STATED EXERCISE: Reproduce the listing below in its entirety. Change nothing.

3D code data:

start

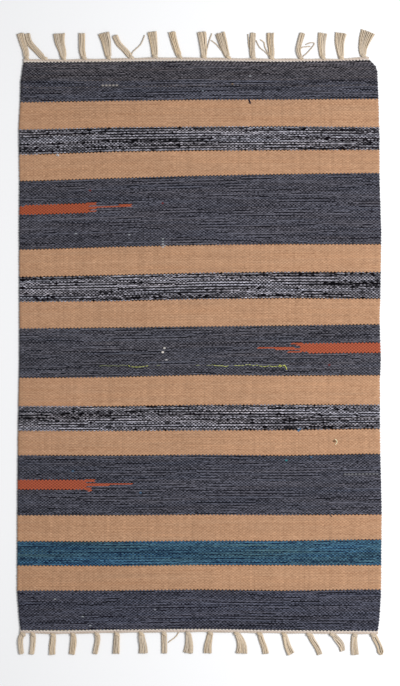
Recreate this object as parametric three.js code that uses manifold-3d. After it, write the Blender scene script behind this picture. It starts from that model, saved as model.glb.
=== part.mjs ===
// Hand-woven striped kilim rug with knotted cotton fringes, lying flat on its underside.
// Millimetres. X runs across the rug, Y along it and Z up from the surface it lies on.
// The tables give places as measured from the middle of the woven cloth.
import * as THREE from 'three';
import { mergeVertices } from 'three/addons/utils/BufferGeometryUtils.js';
import Module from 'manifold-3d';

const wasm = await Module();
wasm.setup();

// Driving dimensions of the woven cloth
const CLOTH_THICKNESS = 4;
const EDGE_ROUNDING = 1.5;
const EDGE_ROUNDING_STEPS = 2;

// Driving dimensions of the heading strips, which hold the warp ends together beyond the cloth
const PIECE_GAP = 0.3;
const HEADING_WIDTH = 5;
const HEADING_THICKNESS = 3;

// Driving dimensions of the fringe yarns, flat below so that they rest level
const YARN_WIDTH = 2.3;
const YARN_TOP_WIDTH = 1.5;
const YARN_HEIGHT = 1.7;
const YARN_GAP = 0.35;
const YARN_STEPS = 3;
const YARN_ROOT_DEPTH = 0.6;
const MOST_LOWER_YARNS = 4;
const MOST_UPPER_YARNS = 3;
const TIP_UNEVENNESS = 2.4;
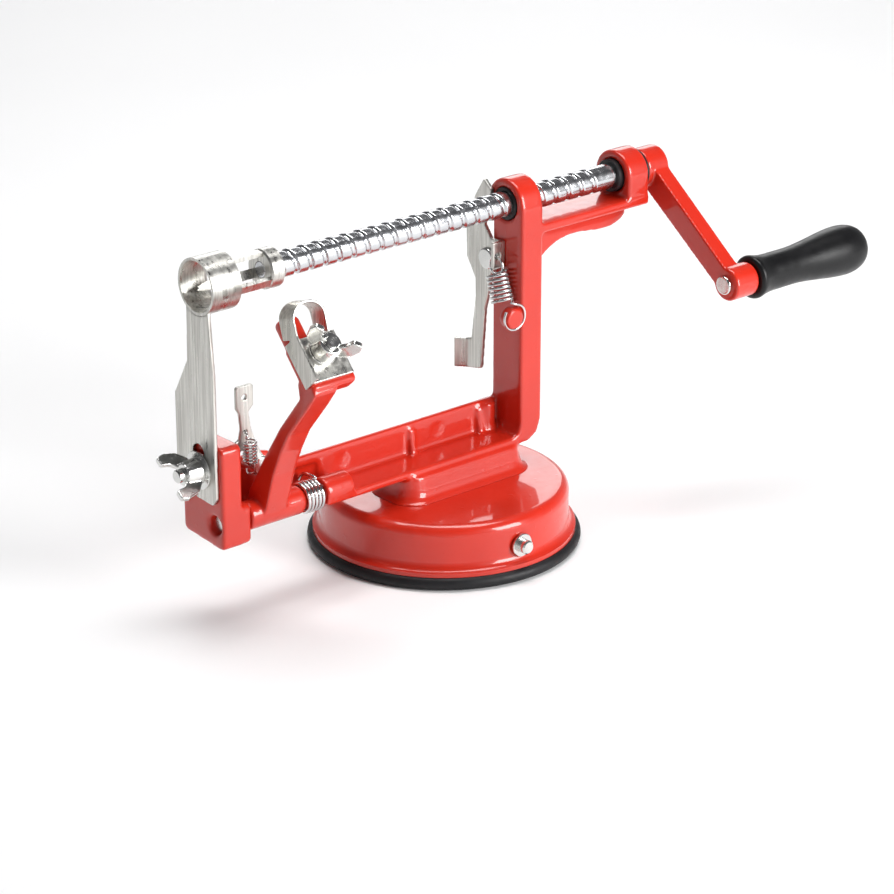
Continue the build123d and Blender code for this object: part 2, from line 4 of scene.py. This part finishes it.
import bpy
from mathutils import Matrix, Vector


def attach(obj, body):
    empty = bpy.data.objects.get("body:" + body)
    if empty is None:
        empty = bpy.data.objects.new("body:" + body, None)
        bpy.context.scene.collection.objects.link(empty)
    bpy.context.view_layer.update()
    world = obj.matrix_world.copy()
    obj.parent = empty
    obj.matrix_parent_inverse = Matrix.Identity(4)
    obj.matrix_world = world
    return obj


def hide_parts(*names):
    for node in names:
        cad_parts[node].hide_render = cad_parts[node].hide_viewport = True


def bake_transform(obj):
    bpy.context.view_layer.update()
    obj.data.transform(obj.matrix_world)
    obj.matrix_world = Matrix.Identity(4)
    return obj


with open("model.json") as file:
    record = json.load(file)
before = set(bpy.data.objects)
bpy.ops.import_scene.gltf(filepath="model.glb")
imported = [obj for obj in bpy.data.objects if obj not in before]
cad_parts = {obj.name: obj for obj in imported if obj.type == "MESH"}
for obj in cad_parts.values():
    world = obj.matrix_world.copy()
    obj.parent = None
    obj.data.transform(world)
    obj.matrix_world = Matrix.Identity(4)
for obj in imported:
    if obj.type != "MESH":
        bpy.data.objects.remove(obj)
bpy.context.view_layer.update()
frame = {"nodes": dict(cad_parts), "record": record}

NODES = frame["nodes"]
BODIES = frame["record"]["behaviour"]["bodies"]
MM = 0.001

RIGHT = (1, 0, 0)
UP = (0, 0, 1)
BACK = (0, 1, 0)
FRONT = (0, -1, 0)


# ------------------------------------------------------------------- camera

# The camera looks at AIM from DISTANCE away, both in metres. The azimuth is 0 in front of the
# tool, and negative towards its left end.
AIM = Vector((0.0092, 0.0091, 0.0303))
DISTANCE = 1.248
AZIMUTH = radians(-40.3)
ELEVATION = radians(22.36)
FOCAL_LENGTH_MM = 134.5
SENSOR_WIDTH_MM = 36.0


def add_camera():
    data = bpy.data.cameras.new("camera")
    data.lens = FOCAL_LENGTH_MM
    data.sensor_width = SENSOR_WIDTH_MM
    camera = bpy.data.objects.new("camera", data)
    towards_camera = Vector(
        (sin(AZIMUTH) * cos(ELEVATION), -cos(AZIMUTH) * cos(ELEVATION), sin(ELEVATION))
    )
    camera.location = AIM + DISTANCE * towards_camera
    camera.rotation_euler = (pi / 2 - ELEVATION, 0, AZIMUTH)
    bpy.context.collection.objects.link(camera)
    bpy.context.scene.camera = camera


# ---------------------------------------------------------------- materials

# The range that holds most values of a noise.
NOISE_RANGE = (0.3, 0.7)


def new_material(name, colour, metallic, roughness):
    material = bpy.data.materials.new(name)
    material.use_nodes = True
    shader = material.node_tree.nodes["Principled BSDF"]
    shader.inputs["Base Color"].default_value = (*colour, 1)
    shader.inputs["Metallic"].default_value = metallic
    shader.inputs["Roughness"].default_value = roughness
    return material, material.node_tree, shader


def noise(tree, scale, detail, stretch=(1, 1, 1)):
    """Noise over the piece's own coordinates, which are metres."""
    place = tree.nodes.new("ShaderNodeTexCoord")
    mapping = tree.nodes.new("ShaderNodeMapping")
    mapping.inputs["Scale"].default_value = stretch
    texture = tree.nodes.new("ShaderNodeTexNoise")
    texture.inputs["Scale"].default_value = scale
    texture.inputs["Detail"].default_value = detail
    tree.links.new(place.outputs["Object"], mapping.inputs["Vector"])
    tree.links.new(mapping.outputs["Vector"], texture.inputs["Vector"])
    return texture.outputs["Fac"]


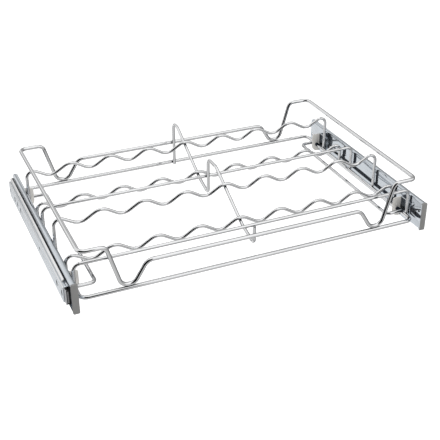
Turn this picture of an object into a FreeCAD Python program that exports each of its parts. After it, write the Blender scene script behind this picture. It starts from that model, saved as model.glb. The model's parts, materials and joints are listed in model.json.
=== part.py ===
import FreeCAD, Part
import math
import os
from FreeCAD import Vector

# Pull-out shoe rack: a chromed wire rack for two rows of shoes, carried by a
# pair of three-member ball-bearing runners that are screwed to the sides of a
# wardrobe.  Millimetres.  X runs across the wardrobe, Y into it, Z up.  The
# origin is at the middle of the whole rack, level with the runners' bottom
# edges.  The rack is modelled pushed home; it pulls out along -Y.

# ---------------------------------------------------------------- runners
CARCASS_CLEAR_WIDTH = 564.0       # between the wardrobe's sides
RUNNER_THICKNESS = 15.8           # from the rack's web to the wardrobe's side
RUNNER_HEIGHT = 46.0
RUNNER_FRONT = -173.0             # front end of the rack channel
RUNNER_BACK = 169.0
CABINET_FRONT = -161.5            # the cabinet member stops short of the bumper
CABINET_BACK = 166.5
MIDDLE_FRONT = -150.0             # the middle member lies between the two
MIDDLE_BACK = 165.0
TRAVEL = 320.0                    # full pull-out of the rack

BALL_DIAMETER = 3.5
RUNNING_GAP = 0.05                # between a ball and each of its tracks
CHANNEL_SHEET = 1.5
MEMBER_SHEET = 1.2
CAGE_SHEET = 0.6
MIDDLE_CLEARANCE = 1.1            # between the channel's web and the middle member's
CHANNEL_BALL = (4.9, 19.7)        # ball centre: outward from web, from mid-height
CABINET_BALL = (10.2, 15.2)
TRACK_GROOVE = 0.3                # how deep a ball runs in its groove
CHANNEL_LIP_ANGLE = -5.0          # how far the lips curl round the balls
MIDDLE_LIP_ANGLE = -15.0
CABINET_LIP = 7.0                 # edge of the cabinet member's flanges, outward from the web
CABINET_CORNER = 2.4
CAGE_CORNER = 1.2
BALLS_PER_ROW = 4
CAGE_LENGTH = 140.0
CAGE_CENTRE = 6.0                 # where both cages stand with the rack home
CHANNEL_CAGE_WEB = CHANNEL_SHEET + 0.25
CABINET_CAGE_WEB = CHANNEL_SHEET + MIDDLE_CLEARANCE + MEMBER_SHEET + 0.3
CAGE_REACH = 1.4                  # of a cage's flange past the ball centres
POCKET_CLEARANCE = 0.15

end

WRITTEN REPLY:
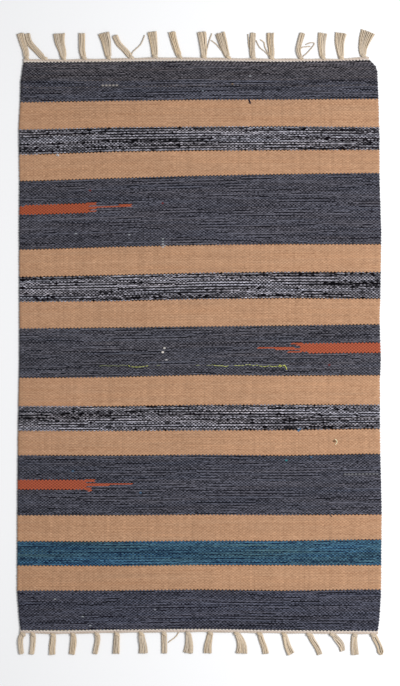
Recreate this object as parametric three.js code that uses manifold-3d. After it, write the Blender scene script behind this picture. It starts from that model, saved as model.glb.
=== part.mjs ===
// Hand-woven striped kilim rug with knotted cotton fringes, lying flat on its underside.
// Millimetres. X runs across the rug, Y along it and Z up from the surface it lies on.
// The tables give places as measured from the middle of the woven cloth.
import * as THREE from 'three';
import { mergeVertices } from 'three/addons/utils/BufferGeometryUtils.js';
import Module from 'manifold-3d';

const wasm = await Module();
wasm.setup();

// Driving dimensions of the woven cloth
const CLOTH_THICKNESS = 4;
const EDGE_ROUNDING = 1.5;
const EDGE_ROUNDING_STEPS = 2;

// Driving dimensions of the heading strips, which hold the warp ends together beyond the cloth
const PIECE_GAP = 0.3;
const HEADING_WIDTH = 5;
const HEADING_THICKNESS = 3;

// Driving dimensions of the fringe yarns, flat below so that they rest level
const YARN_WIDTH = 2.3;
const YARN_TOP_WIDTH = 1.5;
const YARN_HEIGHT = 1.7;
const YARN_GAP = 0.35;
const YARN_STEPS = 3;
const YARN_ROOT_DEPTH = 0.6;
const MOST_LOWER_YARNS = 4;
const MOST_UPPER_YARNS = 3;
const TIP_UNEVENNESS = 2.4;
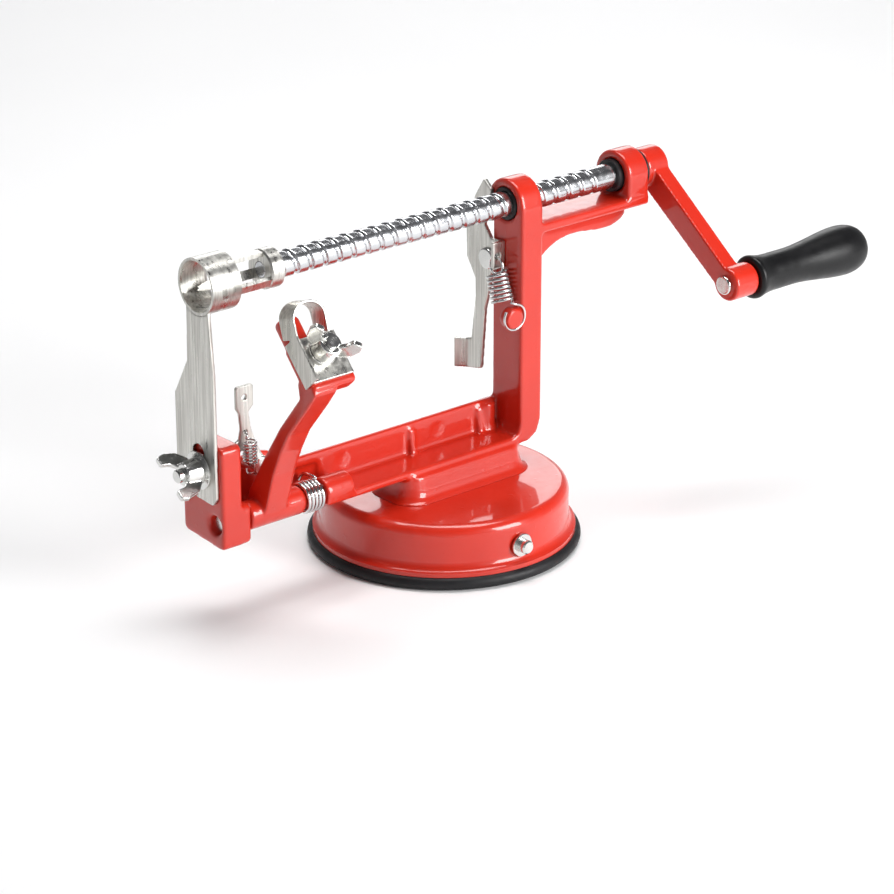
Continue the build123d and Blender code for this object: part 2, from line 4 of scene.py. This part finishes it.
import bpy
from mathutils import Matrix, Vector


def attach(obj, body):
    empty = bpy.data.objects.get("body:" + body)
    if empty is None:
        empty = bpy.data.objects.new("body:" + body, None)
        bpy.context.scene.collection.objects.link(empty)
    bpy.context.view_layer.update()
    world = obj.matrix_world.copy()
    obj.parent = empty
    obj.matrix_parent_inverse = Matrix.Identity(4)
    obj.matrix_world = world
    return obj


def hide_parts(*names):
    for node in names:
        cad_parts[node].hide_render = cad_parts[node].hide_viewport = True


def bake_transform(obj):
    bpy.context.view_layer.update()
    obj.data.transform(obj.matrix_world)
    obj.matrix_world = Matrix.Identity(4)
    return obj


with open("model.json") as file:
    record = json.load(file)
before = set(bpy.data.objects)
bpy.ops.import_scene.gltf(filepath="model.glb")
imported = [obj for obj in bpy.data.objects if obj not in before]
cad_parts = {obj.name: obj for obj in imported if obj.type == "MESH"}
for obj in cad_parts.values():
    world = obj.matrix_world.copy()
    obj.parent = None
    obj.data.transform(world)
    obj.matrix_world = Matrix.Identity(4)
for obj in imported:
    if obj.type != "MESH":
        bpy.data.objects.remove(obj)
bpy.context.view_layer.update()
frame = {"nodes": dict(cad_parts), "record": record}

NODES = frame["nodes"]
BODIES = frame["record"]["behaviour"]["bodies"]
MM = 0.001

RIGHT = (1, 0, 0)
UP = (0, 0, 1)
BACK = (0, 1, 0)
FRONT = (0, -1, 0)


# ------------------------------------------------------------------- camera

# The camera looks at AIM from DISTANCE away, both in metres. The azimuth is 0 in front of the
# tool, and negative towards its left end.
AIM = Vector((0.0092, 0.0091, 0.0303))
DISTANCE = 1.248
AZIMUTH = radians(-40.3)
ELEVATION = radians(22.36)
FOCAL_LENGTH_MM = 134.5
SENSOR_WIDTH_MM = 36.0


def add_camera():
    data = bpy.data.cameras.new("camera")
    data.lens = FOCAL_LENGTH_MM
    data.sensor_width = SENSOR_WIDTH_MM
    camera = bpy.data.objects.new("camera", data)
    towards_camera = Vector(
        (sin(AZIMUTH) * cos(ELEVATION), -cos(AZIMUTH) * cos(ELEVATION), sin(ELEVATION))
    )
    camera.location = AIM + DISTANCE * towards_camera
    camera.rotation_euler = (pi / 2 - ELEVATION, 0, AZIMUTH)
    bpy.context.collection.objects.link(camera)
    bpy.context.scene.camera = camera


# ---------------------------------------------------------------- materials

# The range that holds most values of a noise.
NOISE_RANGE = (0.3, 0.7)


def new_material(name, colour, metallic, roughness):
    material = bpy.data.materials.new(name)
    material.use_nodes = True
    shader = material.node_tree.nodes["Principled BSDF"]
    shader.inputs["Base Color"].default_value = (*colour, 1)
    shader.inputs["Metallic"].default_value = metallic
    shader.inputs["Roughness"].default_value = roughness
    return material, material.node_tree, shader


def noise(tree, scale, detail, stretch=(1, 1, 1)):
    """Noise over the piece's own coordinates, which are metres."""
    place = tree.nodes.new("ShaderNodeTexCoord")
    mapping = tree.nodes.new("ShaderNodeMapping")
    mapping.inputs["Scale"].default_value = stretch
    texture = tree.nodes.new("ShaderNodeTexNoise")
    texture.inputs["Scale"].default_value = scale
    texture.inputs["Detail"].default_value = detail
    tree.links.new(place.outputs["Object"], mapping.inputs["Vector"])
    tree.links.new(mapping.outputs["Vector"], texture.inputs["Vector"])
    return texture.outputs["Fac"]


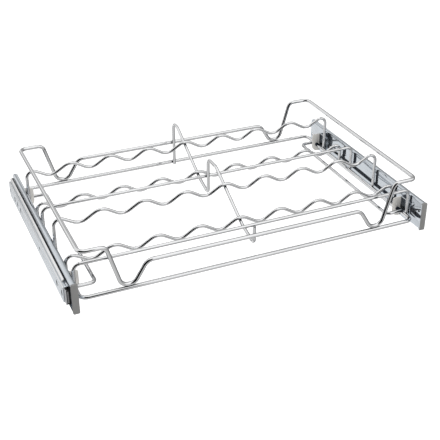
Turn this picture of an object into a FreeCAD Python program that exports each of its parts. After it, write the Blender scene script behind this picture. It starts from that model, saved as model.glb. The model's parts, materials and joints are listed in model.json.
=== part.py ===
import FreeCAD, Part
import math
import os
from FreeCAD import Vector

# Pull-out shoe rack: a chromed wire rack for two rows of shoes, carried by a
# pair of three-member ball-bearing runners that are screwed to the sides of a
# wardrobe.  Millimetres.  X runs across the wardrobe, Y into it, Z up.  The
# origin is at the middle of the whole rack, level with the runners' bottom
# edges.  The rack is modelled pushed home; it pulls out along -Y.

# ---------------------------------------------------------------- runners
CARCASS_CLEAR_WIDTH = 564.0       # between the wardrobe's sides
RUNNER_THICKNESS = 15.8           # from the rack's web to the wardrobe's side
RUNNER_HEIGHT = 46.0
RUNNER_FRONT = -173.0             # front end of the rack channel
RUNNER_BACK = 169.0
CABINET_FRONT = -161.5            # the cabinet member stops short of the bumper
CABINET_BACK = 166.5
MIDDLE_FRONT = -150.0             # the middle member lies between the two
MIDDLE_BACK = 165.0
TRAVEL = 320.0                    # full pull-out of the rack

BALL_DIAMETER = 3.5
RUNNING_GAP = 0.05                # between a ball and each of its tracks
CHANNEL_SHEET = 1.5
MEMBER_SHEET = 1.2
CAGE_SHEET = 0.6
MIDDLE_CLEARANCE = 1.1            # between the channel's web and the middle member's
CHANNEL_BALL = (4.9, 19.7)        # ball centre: outward from web, from mid-height
CABINET_BALL = (10.2, 15.2)
TRACK_GROOVE = 0.3                # how deep a ball runs in its groove
CHANNEL_LIP_ANGLE = -5.0          # how far the lips curl round the balls
MIDDLE_LIP_ANGLE = -15.0
CABINET_LIP = 7.0                 # edge of the cabinet member's flanges, outward from the web
CABINET_CORNER = 2.4
CAGE_CORNER = 1.2
BALLS_PER_ROW = 4
CAGE_LENGTH = 140.0
CAGE_CENTRE = 6.0                 # where both cages stand with the rack home
CHANNEL_CAGE_WEB = CHANNEL_SHEET + 0.25
CABINET_CAGE_WEB = CHANNEL_SHEET + MIDDLE_CLEARANCE + MEMBER_SHEET + 0.3
CAGE_REACH = 1.4                  # of a cage's flange past the ball centres
POCKET_CLEARANCE = 0.15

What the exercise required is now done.